There are thousands of types of phytoplankton along the Washington coast, and most are harmless to humans. But there are two culprits the technicians are on the lookout for: Pseudo-nitzschia, of course, and members of the genus Alexandrium, which produces the toxin that causes paralytic shellfish poisoning. (The partnership doesn’t have the tools to run its own analysis for other toxins, so the technicians also send samples to the Washington State Department of Health for testing.)
Just seeing the algae doesn’t provide enough data to know whether a toxic event is underway. Sometimes those dangerous diatoms are present but aren’t producing any toxins that could affect seafood. So if the technicians see a large enough number of toxic diatoms, they run an analysis called an enzyme-linked immunosorbent assay (Elisa) that detects how much toxin is present. They report those numbers to researchers at the University of Washington. That data gets combined with sampling information from researchers at NOAA and the university, who collect algae farther out in the ocean, and also with other data about the weather, ocean currents, winds, and satellite imaging—sometimes the blooms can be seen from outer space—to calculate what the risk of a toxic event might be. This information goes into a weekly bulletin showing what the toxin levels are in specific areas, using a color coding system that is easy for fisheries managers to read.

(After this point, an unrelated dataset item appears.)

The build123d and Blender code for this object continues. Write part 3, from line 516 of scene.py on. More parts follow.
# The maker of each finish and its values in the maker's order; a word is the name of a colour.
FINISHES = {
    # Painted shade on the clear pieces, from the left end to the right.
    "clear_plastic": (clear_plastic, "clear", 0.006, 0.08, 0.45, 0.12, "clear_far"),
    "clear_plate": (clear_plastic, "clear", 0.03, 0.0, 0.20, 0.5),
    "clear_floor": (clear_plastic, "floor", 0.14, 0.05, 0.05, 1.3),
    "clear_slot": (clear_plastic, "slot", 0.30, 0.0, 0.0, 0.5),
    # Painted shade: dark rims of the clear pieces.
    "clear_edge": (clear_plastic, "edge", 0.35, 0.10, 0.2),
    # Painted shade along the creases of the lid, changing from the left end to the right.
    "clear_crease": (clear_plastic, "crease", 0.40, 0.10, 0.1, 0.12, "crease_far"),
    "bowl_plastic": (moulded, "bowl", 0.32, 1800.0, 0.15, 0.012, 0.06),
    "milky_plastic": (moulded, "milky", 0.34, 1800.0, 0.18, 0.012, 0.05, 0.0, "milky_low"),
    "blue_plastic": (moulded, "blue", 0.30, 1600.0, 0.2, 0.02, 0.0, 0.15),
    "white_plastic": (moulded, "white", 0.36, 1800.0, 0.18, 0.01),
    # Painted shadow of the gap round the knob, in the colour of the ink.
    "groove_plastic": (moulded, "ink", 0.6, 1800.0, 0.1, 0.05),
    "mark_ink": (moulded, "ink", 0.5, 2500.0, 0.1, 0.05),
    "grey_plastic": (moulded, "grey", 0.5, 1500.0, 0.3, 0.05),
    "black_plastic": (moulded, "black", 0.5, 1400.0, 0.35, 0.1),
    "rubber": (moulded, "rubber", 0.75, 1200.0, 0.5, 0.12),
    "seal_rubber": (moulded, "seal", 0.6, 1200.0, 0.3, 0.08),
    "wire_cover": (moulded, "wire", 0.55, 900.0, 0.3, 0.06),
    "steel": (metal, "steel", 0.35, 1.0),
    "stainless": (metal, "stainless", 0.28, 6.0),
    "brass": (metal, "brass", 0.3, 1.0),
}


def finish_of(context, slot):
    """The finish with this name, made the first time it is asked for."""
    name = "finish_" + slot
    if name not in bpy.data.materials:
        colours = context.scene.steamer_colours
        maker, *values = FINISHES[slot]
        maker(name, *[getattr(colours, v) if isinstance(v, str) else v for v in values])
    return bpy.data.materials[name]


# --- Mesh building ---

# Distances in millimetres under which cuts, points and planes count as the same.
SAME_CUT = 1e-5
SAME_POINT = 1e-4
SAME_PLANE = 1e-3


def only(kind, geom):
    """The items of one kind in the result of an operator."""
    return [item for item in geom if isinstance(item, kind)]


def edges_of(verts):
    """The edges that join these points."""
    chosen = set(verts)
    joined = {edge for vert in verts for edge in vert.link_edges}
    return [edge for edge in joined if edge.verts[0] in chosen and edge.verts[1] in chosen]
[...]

“It's a really hard problem, because conditions are constantly changing,” says McCabe, who helped create the bulletin. “The species that do produce the toxins don’t always produce the toxins. There’s a lot of uncertainty in making these, so as we continue to do the bulletins and make the predictions, I think we’re learning a lot.”
McCabe compares making these predictions to doing a jigsaw puzzle: Each bit of data about the ocean, temperatures, and algae is a puzzle piece that has to fit together with the others to offer a complete picture. The partnership hasn’t created enough bulletins yet to get meaningful data on how accurate their predictions are, but McCabe is keeping his own, informal tally. With the right combination of data, he says, “we have been pretty spot-on with our forecasts.”
Chris Funk, director of the Climate Hazards Center at the University of California, Santa Barbara, says that collaborations like these that incorporate data from many different disciplines and partners to give early warnings about climate dangers are going to be integral in responding to the effects of global warming. “The hope is that we can be proactive, as opposed to reactive,” he says. “We don’t need to just stop and think that climate change is just going to happen to us. We can go out and try to understand what it’s doing and mitigate those impacts.”
Trainer is hopeful that this partnership could be a model for other communities battling harmful algae. Another group is already forming in Alaska, where a different type of toxic algae is creating more blooms. And she hasn’t completely given up hope that scientists can find a way to get rid of the blooms entirely, using natural mechanisms like planting sea grass, which produces a bacteria that kills algae. But those solutions are a long way off. In the meantime, Trainer says, partnerships like this one can give communities a tool to handle one of the unexpected consequences of a warming planet. “Curiosity in science is going to benefit us as a human race,” she says. “I think this is one of the really good news stories of that.”